• [EXERCISE BRIEF] Render the following material again verbatim, leaving nothing out.

• [RAW DATA]

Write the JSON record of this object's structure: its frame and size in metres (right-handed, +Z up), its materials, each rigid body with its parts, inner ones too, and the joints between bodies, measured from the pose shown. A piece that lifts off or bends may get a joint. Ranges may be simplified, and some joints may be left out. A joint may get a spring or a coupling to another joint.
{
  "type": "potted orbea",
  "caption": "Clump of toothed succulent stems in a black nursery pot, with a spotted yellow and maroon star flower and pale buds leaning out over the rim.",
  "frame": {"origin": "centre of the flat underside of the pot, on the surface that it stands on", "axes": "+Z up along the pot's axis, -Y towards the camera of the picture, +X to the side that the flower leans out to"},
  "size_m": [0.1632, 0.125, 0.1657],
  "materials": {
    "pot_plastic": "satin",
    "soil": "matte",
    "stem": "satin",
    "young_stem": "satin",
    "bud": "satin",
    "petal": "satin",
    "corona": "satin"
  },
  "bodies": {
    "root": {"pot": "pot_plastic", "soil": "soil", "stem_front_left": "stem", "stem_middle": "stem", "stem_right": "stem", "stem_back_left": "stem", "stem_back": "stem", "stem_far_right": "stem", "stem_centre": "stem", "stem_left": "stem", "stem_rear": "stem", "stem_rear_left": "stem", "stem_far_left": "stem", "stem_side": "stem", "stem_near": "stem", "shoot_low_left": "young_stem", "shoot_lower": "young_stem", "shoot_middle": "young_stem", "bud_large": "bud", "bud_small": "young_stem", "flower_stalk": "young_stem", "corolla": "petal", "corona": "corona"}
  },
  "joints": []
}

• [COMPLETED EXERCISE]
Write the JSON record of this object's structure: its frame and size in metres (right-handed, +Z up), its materials, each rigid body with its parts, inner ones too, and the joints between bodies, measured from the pose shown. A piece that lifts off or bends may get a joint. Ranges may be simplified, and some joints may be left out. A joint may get a spring or a coupling to another joint.
{
  "type": "potted orbea",
  "caption": "Clump of toothed succulent stems in a black nursery pot, with a spotted yellow and maroon star flower and pale buds leaning out over the rim.",
  "frame": {"origin": "centre of the flat underside of the pot, on the surface that it stands on", "axes": "+Z up along the pot's axis, -Y towards the camera of the picture, +X to the side that the flower leans out to"},
  "size_m": [0.1632, 0.125, 0.1657],
  "materials": {
    "pot_plastic": "satin",
    "soil": "matte",
    "stem": "satin",
    "young_stem": "satin",
    "bud": "satin",
    "petal": "satin",
    "corona": "satin"
  },
  "bodies": {
    "root": {"pot": "pot_plastic", "soil": "soil", "stem_front_left": "stem", "stem_middle": "stem", "stem_right": "stem", "stem_back_left": "stem", "stem_back": "stem", "stem_far_right": "stem", "stem_centre": "stem", "stem_left": "stem", "stem_rear": "stem", "stem_rear_left": "stem", "stem_far_left": "stem", "stem_side": "stem", "stem_near": "stem", "shoot_low_left": "young_stem", "shoot_lower": "young_stem", "shoot_middle": "young_stem", "bud_large": "bud", "bud_small": "young_stem", "flower_stalk": "young_stem", "corolla": "petal", "corona": "corona"}
  },
  "joints": []
}